Version 3.0.200639.0 sucking battery at about 1% per minute. Even plugged into wall charger only charging 1% every 5-7 minutes. Can only imagine trying to do a 4 hr route.


----------



## dkcs (Aug 27, 2014)

Amazon has the best developer team you can get for 100 rupees.


----------



## rozz (Sep 7, 2016)

All of the rupees were spent on developing Flex ID over the past 6 months.


----------



## CatchyMusicLover (Sep 18, 2015)

Oh boy, fun times ahead.


----------



## Another SD driver (Jan 25, 2016)

The 1% per minute thing is no joke. Went into the warehouse last night at 45%, left at 21%. Thought there was something wrong with my phone until I saw Flex was using 51%. Time to bring out the battery pack.


----------



## icantdeliverhere (Jan 7, 2018)

....SMH!!!


----------



## CatchyMusicLover (Sep 18, 2015)

Ok now that I've done a block....false alarm. Battery is the same as it's been since the fix update.


----------



## UberPasco (Oct 18, 2015)

CatchyMusicLover said:


> Ok now that I've done a block....false alarm. Battery is the same as it's been since the fix update.


They fixed it Sat night. Must have turned something on/off).

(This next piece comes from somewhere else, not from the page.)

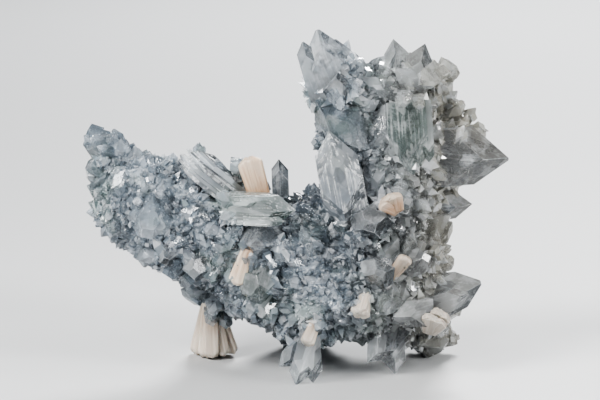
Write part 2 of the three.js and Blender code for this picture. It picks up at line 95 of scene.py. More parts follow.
druse_body = merged_copy("druse_matrix", "druse_body")
remesh = druse_body.modifiers.new("remesh", "REMESH")
remesh.mode = "VOXEL"
remesh.voxel_size = BODY_VOXEL
soften = druse_body.modifiers.new("soften", "SMOOTH")
soften.factor = 0.6
soften.iterations = BODY_SOFTENING
inset = druse_body.modifiers.new("inset", "DISPLACE")
inset.mid_level = 0.0
inset.strength = -BODY_INSET
grit = bpy.data.textures.new("druse_grit", "CLOUDS")
grit.noise_scale = BODY_GRIT
grit.noise_depth = 3
relief = druse_body.modifiers.new("relief", "DISPLACE")
relief.texture = grit
relief.texture_coords = "LOCAL"
relief.strength = BODY_RELIEF
relief.mid_level = 0.6
apply_modifiers(druse_body)


def set_values(node, **values):
    """Sets a shader node's properties, and its inputs by name with _ for a space."""
    for key, value in values.items():
        if hasattr(node, key):
            setattr(node, key, value)
        else:
            node.inputs[key.replace("_", " ")].default_value = value


def add_node(tree, kind, **values):
    """Adds a shader node with these values."""
    node = tree.nodes.new(kind)
    set_values(node, **values)
    return node


def add_mix(tree, factor, first, second):
    """Mixes two colours, each a socket or a plain colour, and returns the result's socket."""
    node = tree.nodes.new("ShaderNodeMix")
    node.data_type = "RGBA"
    sockets = {0: factor, 6: first, 7: second}
    for number, value in sockets.items():
        if isinstance(value, bpy.types.NodeSocket):
            tree.links.new(value, node.inputs[number])
        else:
            node.inputs[number].default_value = value
    return node.outputs[2]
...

Made me log out and everything looked like it did before, then a few hrs later made me log out and it was back to the new look.


----------



## Frœsty (Aug 14, 2016)

I had Pokemon GO running in the background the last week and nearly careened through a group a school children from Taured Elementary and almost collided with a semi equipped with Lyft's experimental stealth-cloak but I am gaining a trainer level every day again. 

I must not have noticed any sort of substantial or exceptional strain on the power source for my professional communications device.


----------



## Fauxknight (Aug 12, 2014)

It was burning 1%/minute for me the other week as well. Of course my battery was 3 y/o with tons of abuse so I bought a new one and that fixed that issue.



...Also $12 diy 10 second swap, love this phone.


----------



## DeathByFlex (Nov 29, 2017)

Fauxknight said:


> Also $12 diy 10 second swap, love this phone.


Which phone do you have?


----------



## Fauxknight (Aug 12, 2014)

DeathByFlex said:


> Which phone do you have?


Note 4.


----------